Monday, 22 September 2014

India's Low-Cost Mars Mission Completes Crucial Engine Firing Test, Prepares To Enter Mars Orbit In Two Days


India’s maiden interplanetary mission passed a critical test on Monday in its low-cost quest to reach Mars. Scientists successfully test fired the main liquid engine of the $75-million Mangalyaan Mars Orbiter for a brief four seconds, just ahead of getting the spacecraft ready to slip into the Martian orbit on Sept 24.
“We have just test-fired the engine for 3.968 seconds and it has served two purposes. We restarted the engine after 300 days and we were able to fire it. It was also a useful trajectory-correction maneuver where we reduced the velocity of the spacecraft by 2.18 meters per second from a speed 22.5 kilometers per second, a small decrement,” V Koteswara Rao, scientific secretary to the space agency Indian Space Research Organization, or ISRO, told Forbes.
Rao said the exercise was significant as it means that the main liquid engine is available on Sept 24 to propel Mangalyaan into the orbit of Mars. “I can now say that it is highly possible that the orbit injection operation on Sept 24 will be successful,” said Rao.
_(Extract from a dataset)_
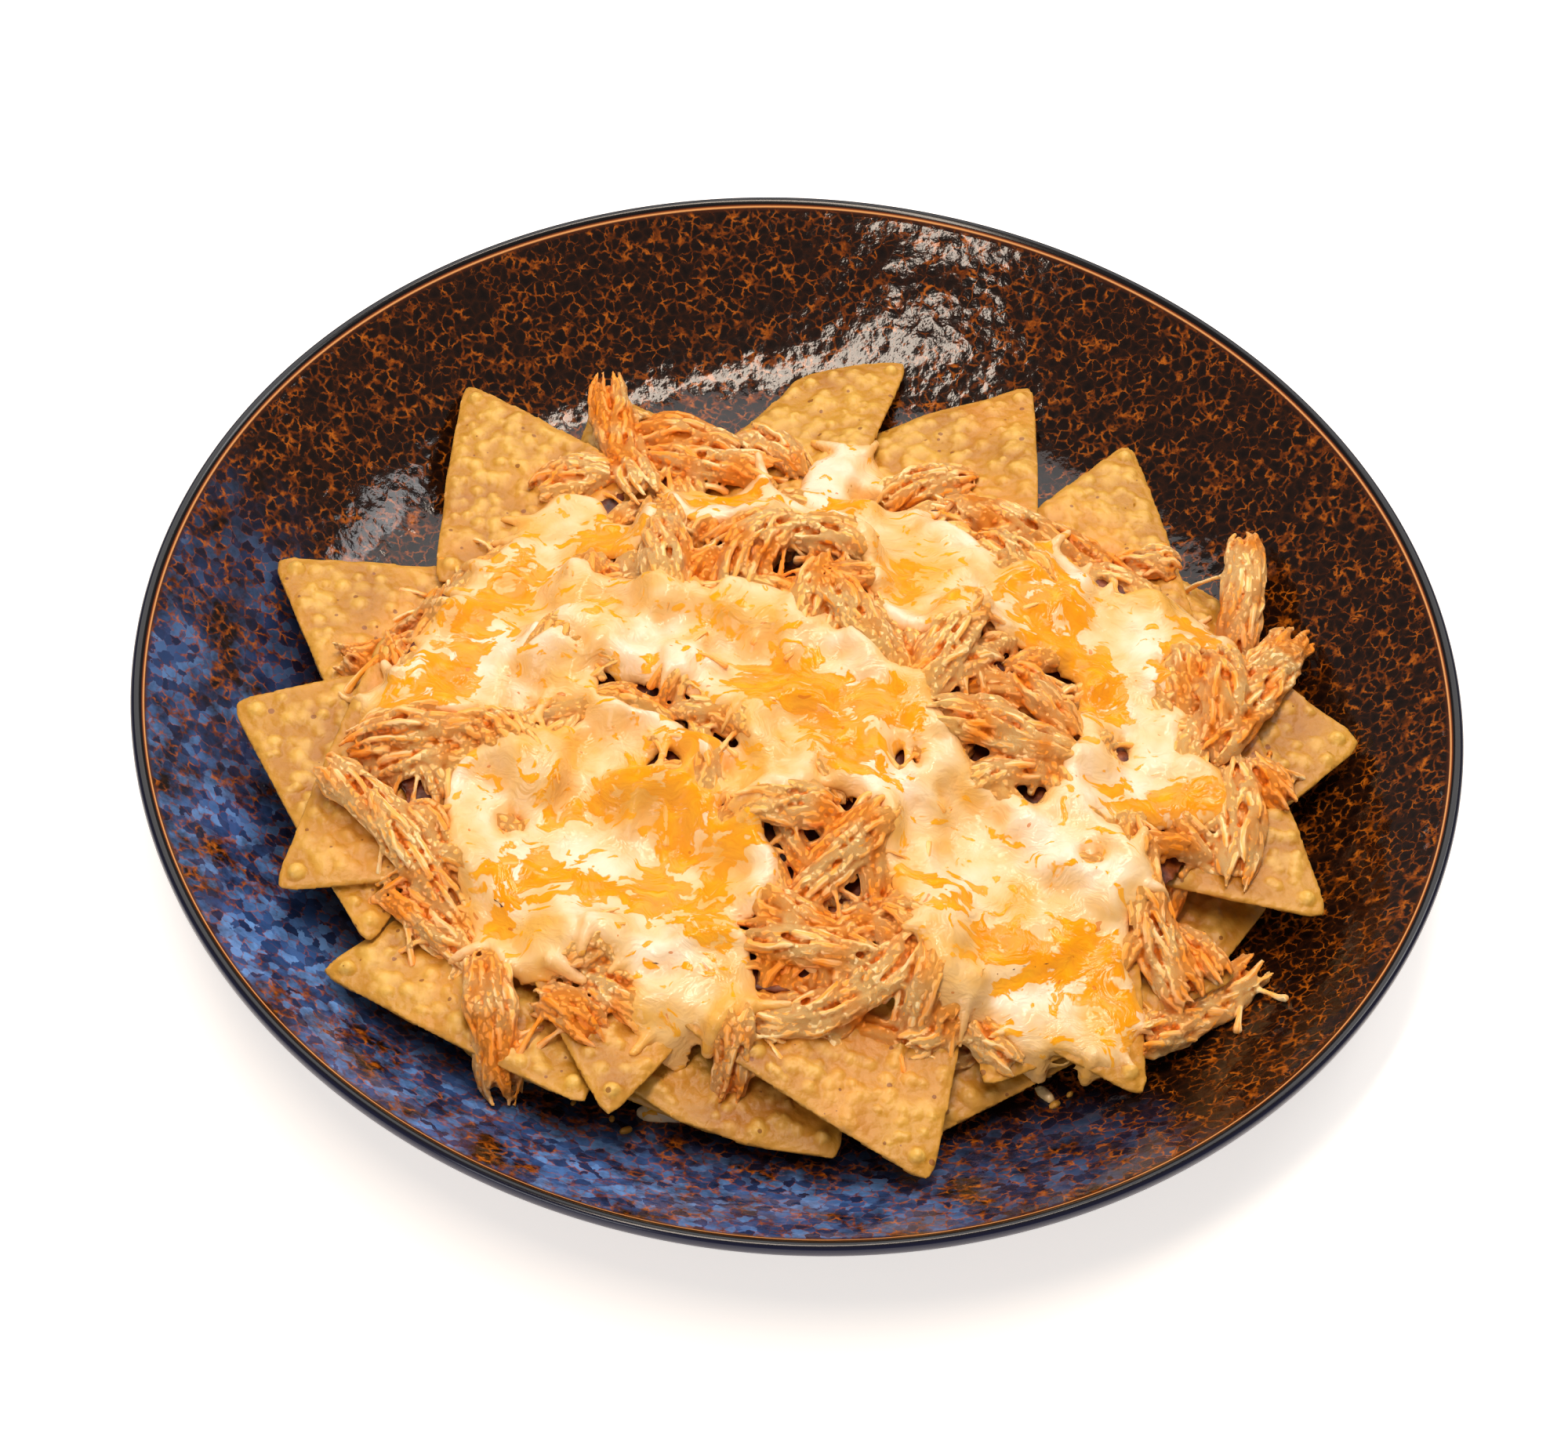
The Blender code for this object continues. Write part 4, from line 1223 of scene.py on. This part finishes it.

Through its Mars mission, India aims to enter an exclusive global space club, albeit via low-cost means. The Mars mission is so inexpensive that if it does reach Mars, it will have cost India less than the budget of the hit Hollywood space movie, the $100 million ‘Gravity’. A successful probe is likely to boost India’s position as a purveyor of low-cost space technology and advance its space agency’s global status.
If it does enter the Martian orbit on Wednesday, India will become the first Asian country to do so and join a select group consisting of missions from the American, Russian and European space agencies. India will however have the distinction of becoming the only country to reach the orbit of Mars in its first attempt.
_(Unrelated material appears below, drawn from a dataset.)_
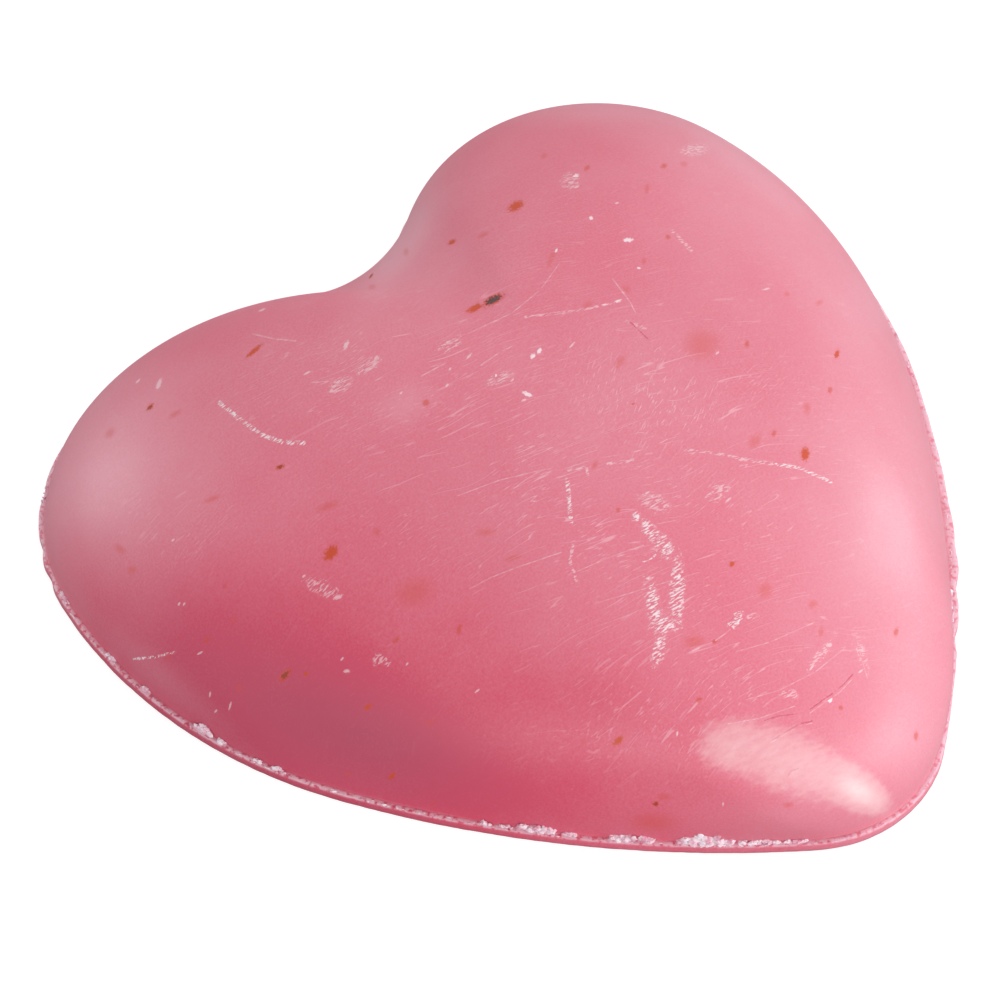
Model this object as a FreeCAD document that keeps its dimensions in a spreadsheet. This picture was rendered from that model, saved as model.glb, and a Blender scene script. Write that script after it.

More than half the missions to Mars have failed, either crashing or going off course. China’s Mars mission of 2011 was among the failures.
ISRO-Mars
Indian scientists work on ISRO’s Mangalyaan Mars mission ahead of its November 2013 launch (Image: ISRO)
The Mangalyaan spacecraft is equipped with cameras, atmosphere sensors and surface chemistry equipment that will study the morphology of the Martian surface and investigate the composition of the planet’s atmosphere to study whether it had supported life in the past.
Mangalyaan was launched last November and costs a fraction of NASA’s $671-million Maven Mars mission. NASA’s Maven has already entered the orbit around the planet on Sunday and will move into its final orbit after six weeks of system checks.